Beginning with this column, Cinema Retro's David Savage will be reporting from the Tribeca Film Festival in New York. In his first review, he critiques a new film about the cult of Che Guevara - and the irony of how a revolutionary who represented a brutal, totalitarian regime has somehow become a symbol of freedom and independence.
TRIBECA FILM FESTIVAL 2008
Strike a Pose: Hasta La Chevolution
No one hates a sourpuss at a party more than me, so I regret to file
my inaugural report from the Tribeca Film Festival (technically a pre-festival
screening) on such a cheerless note and with windless sails. Maybe I chose
poorly from the films on offer before the festival gets underway on April 23rd,
but if what I saw last night, Chevolution, is evidence of what it takes
to get a documentary into one of the most high-profile film festivals in the
world, then all I can say is that the bar has been lowered so far that one need
only step over it.
Piquing my interest was the following synopsis: How did the iconic
image of Che Guevara end up on beer bottles and bikinis? This inquiry into the
ethics and aesthetics of appropriation investigates how the enduring symbol of Cuba's
revolution skyrocketed to fame and was ultimately devoured by its own worst
enemy: capitalism. Great! Sounds provocative and timely. I was all ready to
see a well argued thesis against branding and the banalization of
once-meaningful symbols, and even, I hoped, a useful corrective against the
radical-chic cult of the Marxist assassin and Argentine revolutionary Che
Guevara. No such luck.
What starts out to be a fairly absorbing investigation into the
history one of the most reproduced images in the history of photography -- that
being Cuban photographer Alberto Korda's black and white capture of the young
guerilla warrior at a funeral for the victims of the ship explosion in Havana's
harbor in 1960 -- instead turns into a dreadfully shallow homage to the
guerilla warrior himself, leaving countless stones unturned, a parade of
talking heads unchallenged, and a litany of problematic statements floated over
our heads like methane-filled balloons. Co-director Trisha Ziff even sees fit
to interview herself at one point with this helpful amplification: "He's a
superstar, and a superstar with a message," she explains to her own
camera. What message that is, exactly, she never explains, which serves as a
telling bookend to this entire, pointless film.

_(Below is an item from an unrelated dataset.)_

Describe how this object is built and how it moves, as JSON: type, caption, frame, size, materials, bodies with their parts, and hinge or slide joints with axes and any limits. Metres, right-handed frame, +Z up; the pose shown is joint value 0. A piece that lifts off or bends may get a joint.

On the surface, the directors, Ziff and Luis Lopez, invite our indignation
over how an honest portrait of a communist revolutionary ended up becoming a
global brand at the service of capitalism. Fine. Irony noted. But another layer
of irony left unexplored, like much in this documentary, is how the portrait of
Guevara, Castro's collaborator (and expendable pawn) in creating the most
repressive, blood-soaked, totalitarian regime in the Western Hemisphere came to
be the symbol of freedom and revolt against oppression. Whom did he set free,
exactly? Care to take that up with the Cuban expatriates in Miami? (They don't, except for one. See
below.)
But Ziff and Lopez, to their credit, trace the destiny of Korda's
(uncredited until 1980) photograph, from its origin as one of two frames shot
by the fashion photographer and tucked into a file cabinet where it lay
undisturbed for several years, to its theft by wealthy publisher Feltrinelli of
Milan, whose publication of the image in his magazine sparked its dissemination
in countless other magazines and newspapers worldwide. It was then
"appropriated" (unauthorized) by an Irish graphic artist who created
the now-iconic posterization of Guevara's face into a two-tone silkscreen,
which in turn unleashed its use by countless self-styled rebel groups worldwide
in the '60s and '70s (notably in Paris in '68), further diluting its original
content to mean revolt in general, which led to its co-opting in the '80s
through the present day as a chic expression, Warhol-style, of dissent. Korda,
who died in 2001, never saw one red cent for the multitude of uses of his
famous photograph. His daughter, Diana Diaz, interviewed throughout the film,
now heads of the estate of her father and is the exclusive licensor of the
photograph and goes after unauthorized uses of the image.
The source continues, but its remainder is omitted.